Thanks for the info. It’s hard to know whether your approach is “the long way” without knowing more context, but I can understand if you don’t want to share the details here.
I kind of wonder if you really need to be appending the answer each time, because the assistant knows that stuff already - after all, it’s giving you those answers. But it’s very possible I’ve missed something.
Anyway, in case it’s of any help…
I’m not sure what model you’re using but I’ve generally been using gpt-3.5-turbo, where you can fire it one set of messages - in a single API call - as the “conversation” and it’ll provide a response. Something like this (would obviously be formatted as JSON):
Role: system, Content: You’re a travel operator providing a local guide for the user’s vacation.
Role: assistant, Content: What is your name?
Role: user, Content: My name is <get current user’s name from DB>
Role: assistant, Content: Where are you staying?
Role: user, Content: <current user’s holiday location>
Role: system, Content: Provide a personlized local guide for the user’s holiday including local towns, days out and main sights.
So I need to pass the previous conversation, and ask each question separately as I need to reference them later (and don’t want to do ‘find and replace’.
I’m currently trying to ‘make changes to conversation’ rather than make all new messages, will see how that works.
I’ve thinned out my workflow heavily, as you suggested, so now I only send 2 messages to OpenAI, the second being the big one: 10k characters/1,800 words/2,268 tokens according to the Tokenizer, and well within 8k token limit. All steps done in one workflow of 16 steps.
I did wonder a little, looking at OAI, if the API calls were too close in time? I tried 2 tests; the first failed and the second succeeded. For the first one it looks like, for whatever (workflow?) reason, the calls look to be very close together; for the 2nd one, which worked, OAI showed these as spaced further apart.
I’m actually still using model “gpt-3.5-turbo” (I realise it’s more limited). Might be worth an experiment just to see if it gives more reliable responses?
Hi @mccjon - I was actually working on something quite similar with another user today, namely running backend workflows instead of front-end streaming, and avoiding timeouts. The plugin can do backend workflows, but we haven’t found out yet whether those are immune to gpt-4 timeouts (I’m going to test it, and we’ve come up with a possible solution if the timeouts are still happening).

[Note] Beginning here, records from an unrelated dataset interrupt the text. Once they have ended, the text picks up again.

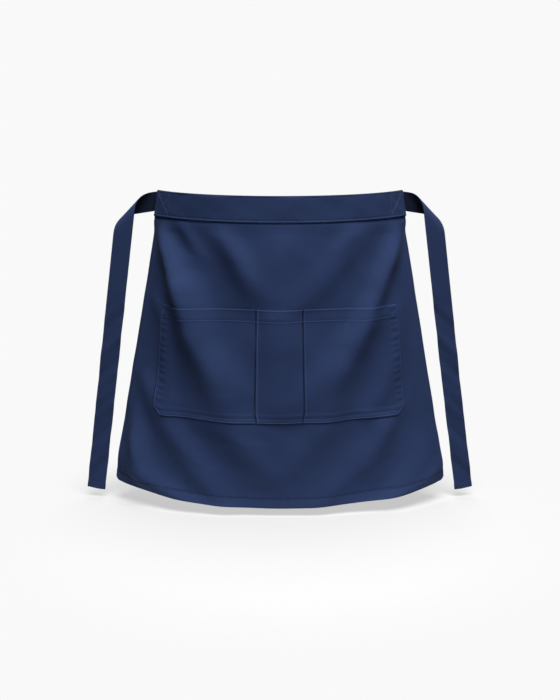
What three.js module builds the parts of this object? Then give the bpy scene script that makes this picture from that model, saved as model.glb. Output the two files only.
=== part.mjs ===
import * as THREE from "three";

// Waist apron, in millimetres, +Z up.
// The front faces -Y and the wearer stands on the +Y side.
// The origin is the middle of the waistband's inner face, at half its height.

// Waistband: a strip folded over the skirt's top edge, curved round the waist.
const bandHeight = 40;
const bandDepth = 105;
const bandHalfChordTop = 195.5;
const bandHalfChordBottom = 202;
const bandEndLift = 5.8;
const bandCloth = 1.2;
const bandSlot = 2.2;
const bandThickness = 2 * bandCloth + bandSlot;
const bandRounding = 1.2;

// Skirt panel: it hangs from the band and flares toward the hem.
const skirtTop = 16;
const skirtHem = -478;
const skirtCloth = 1.4;
const skirtBack = 1.6;
const skirtFront = skirtBack + skirtCloth;
const hemRise = 22.6;
const hemRisePower = 1.75;
const hemCornerShare = 0.032;
const hemCornerRise = 9;
const hemTurnShare = 0.03;
const hemTurnCloth = 1.2;
const sideTurnShare = 0.046;
const sideTurnCloth = 0.9;
const tieNotchInner = 0.865;
const tieNotchOuter = 0.882;
const tieNotchOverlap = 10.5;

// Plan shape of the skirt by share of its height: half chord and depth of the arc.
const skirtPlan = [
  { down: 0.0, halfChord: bandHalfChordTop + 0.6, depth: bandDepth },
  { down: 0.075, halfChord: bandHalfChordBottom + 0.1, depth: bandDepth },
  { down: 0.125, halfChord: bandHalfChordBottom + 0.9, depth: bandDepth - 1 },
  { down: 0.36, halfChord: 222.4, depth: 94.0 },
  { down: 0.73, halfChord: 253.4, depth: 87.5 },
  { down: 1.0, halfChord: 274.8, depth: 84.0 },
];

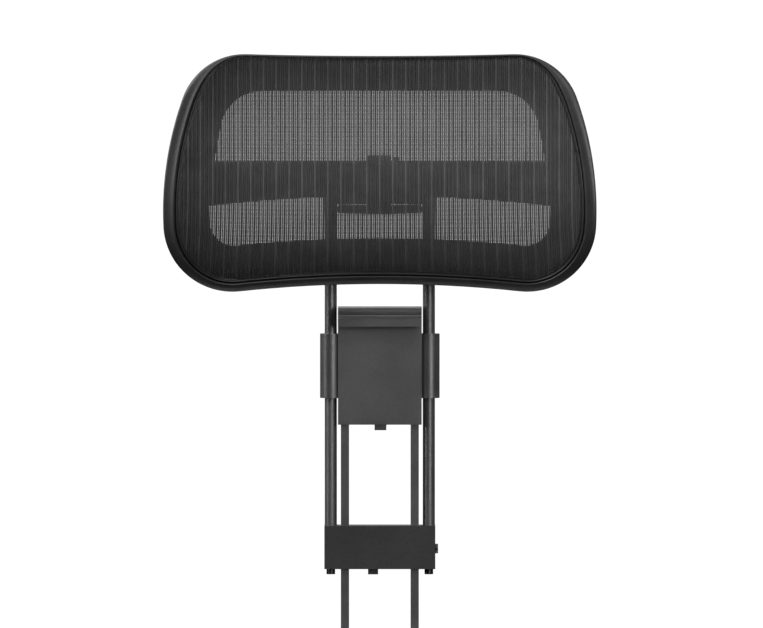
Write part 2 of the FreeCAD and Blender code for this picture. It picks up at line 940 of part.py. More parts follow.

It’s tricky to say what’s going wrong (as @nocodejordan & @appedge have mentioned). Couple of questions:
are you using GPT-4?
is your second message, the large one, always the one that fails? If so, could be a timeout error, but I would imagine you’d see that in your Bubble server logs. It could instead be a timeout error at the beginning; ie., sometimes the response doesn’t even start, due to server load or something else.
is it working sometimes and not others, or does the 2nd WF always fail with your current setup?
any idea how quickly the failure is thrown on the “could not connect to remote server” error?
Your idea of spacing out the 2 calls is a good one. It should rule out whether you’re getting throttled at the API level, though I doubt this, if you’re still in development/test mode.
You might actually have 2 things that are taking turns causing you grief lol. The “app too busy” errors are probably from the complex workflow, and scheduling BE WFs too closely together. So maybe your refactoring will help.
But the “could not connect to remote server” is trickier. Let me know if you still see the issue after testing with your 5 min interval (you might be able to achieve the same with as little as 10 or 30 seconds I reckon), and we can troubleshoot some more.
I think you might be right as it usually the last (big) message with the entire history that fails. I’ve had one last stab at it, where I’ve broken the question-answer session into 2 independent processes (and had to sacrifice my final ‘summary’, as that is maybe moving beyond MVP and holding me up). This looks to be working so far I’m going to run a few more tests, but if those don’t work then I’ll give your plugin a go!